Michigan Payday Loan Laws

Michigan payday loans are regulated by the Deferred Presentment Service Transactions Act. These laws are very strict and are carefully monitored. All payday loan facilities in Michigan must be licensed.

• A maximum percentage rate of 15% is charged for the first $100
• The percentages drop in 1% increments per loan amount bracket
• The maximum term that a loan can be is 31 days
• Only one loan is permitted at a time
• A loan cannot exceed $600
• The minimum loan term is 14 days
• Rollovers are permitted and are not limited

In Michigan, a database is in place to ensure that a borrower does not have an open loan with another facility prior to any loan amount being discussed.
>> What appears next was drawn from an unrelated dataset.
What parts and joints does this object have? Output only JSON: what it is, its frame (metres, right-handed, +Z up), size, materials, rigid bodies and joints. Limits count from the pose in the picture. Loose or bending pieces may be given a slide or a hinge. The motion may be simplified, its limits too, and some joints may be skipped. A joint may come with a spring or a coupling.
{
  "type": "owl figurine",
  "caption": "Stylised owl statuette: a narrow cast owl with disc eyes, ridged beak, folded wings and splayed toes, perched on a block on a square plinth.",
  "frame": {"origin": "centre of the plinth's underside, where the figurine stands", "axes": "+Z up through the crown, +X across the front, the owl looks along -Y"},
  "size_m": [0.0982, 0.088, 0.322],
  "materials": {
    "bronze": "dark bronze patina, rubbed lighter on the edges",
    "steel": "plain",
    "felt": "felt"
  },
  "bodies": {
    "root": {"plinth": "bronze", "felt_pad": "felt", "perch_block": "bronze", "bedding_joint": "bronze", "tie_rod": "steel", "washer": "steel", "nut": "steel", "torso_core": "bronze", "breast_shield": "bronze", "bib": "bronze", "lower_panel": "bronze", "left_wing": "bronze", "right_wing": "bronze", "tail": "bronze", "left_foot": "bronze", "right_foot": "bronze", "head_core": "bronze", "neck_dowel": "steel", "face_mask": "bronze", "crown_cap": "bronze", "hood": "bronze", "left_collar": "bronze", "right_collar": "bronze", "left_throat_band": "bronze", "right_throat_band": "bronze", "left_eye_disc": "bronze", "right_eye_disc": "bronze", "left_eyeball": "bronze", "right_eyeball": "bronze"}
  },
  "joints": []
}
For borrowers that pay their loans in full, and on time, the fees do not change. Michigan did not used to put a cap on how many times a borrower can rollover, or extend their loan by another two weeks. When the borrower needed to extend their loan, they had to pay another $15 fee.
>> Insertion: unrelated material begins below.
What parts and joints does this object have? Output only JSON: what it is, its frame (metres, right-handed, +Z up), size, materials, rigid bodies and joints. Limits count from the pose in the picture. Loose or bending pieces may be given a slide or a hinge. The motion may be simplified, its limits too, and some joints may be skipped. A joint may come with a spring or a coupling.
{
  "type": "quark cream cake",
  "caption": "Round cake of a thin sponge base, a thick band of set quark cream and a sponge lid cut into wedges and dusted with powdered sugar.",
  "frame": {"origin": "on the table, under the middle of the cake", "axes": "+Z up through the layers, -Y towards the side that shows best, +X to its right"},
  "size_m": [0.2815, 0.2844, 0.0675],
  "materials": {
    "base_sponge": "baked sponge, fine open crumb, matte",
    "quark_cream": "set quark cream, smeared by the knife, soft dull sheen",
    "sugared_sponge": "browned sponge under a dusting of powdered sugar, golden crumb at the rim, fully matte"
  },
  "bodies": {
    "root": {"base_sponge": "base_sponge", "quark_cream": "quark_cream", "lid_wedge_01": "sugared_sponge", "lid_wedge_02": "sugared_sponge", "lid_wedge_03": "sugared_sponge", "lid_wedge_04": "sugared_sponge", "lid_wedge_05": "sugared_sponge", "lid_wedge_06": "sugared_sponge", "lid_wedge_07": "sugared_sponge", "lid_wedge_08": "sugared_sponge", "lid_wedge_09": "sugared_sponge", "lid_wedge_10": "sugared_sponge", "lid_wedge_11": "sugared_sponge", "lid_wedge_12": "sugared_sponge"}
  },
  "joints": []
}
Michigan payday loan facilities are not covered under Michigan Usury Laws. The Michigan Usury laws prohibit charging finance charges or interest more than 7%. The criminal percentage rate of 25% on loans under the Usury law does not apply to payday loan companies either.

Michigan consumers are not well protected under these laws. While legislature is trying to impose more strict laws, the fact of the matter is, if you get yourself into a mess, it is your own doing. There are still companies that are handing out fraudulent loans. That is everywhere. A company cannot loan you more than you are capable of paying back. Your information must be checked in the database to ensure that you do not have an outstanding loan somewhere else. That really is the only protection that Michigan payday loan borrowers have.

Additionally, borrowers can file a complaint with the state of Michigan if they feel that they have been wronged or taken advantage of by the payday loan system. If a transaction is not handled as the company policy, and state laws imply, the lender can face disciplinary action and fines. New legislature is on the table in 2006 passed to forbid rollovers. This helped to protect borrowers from becoming more in debt.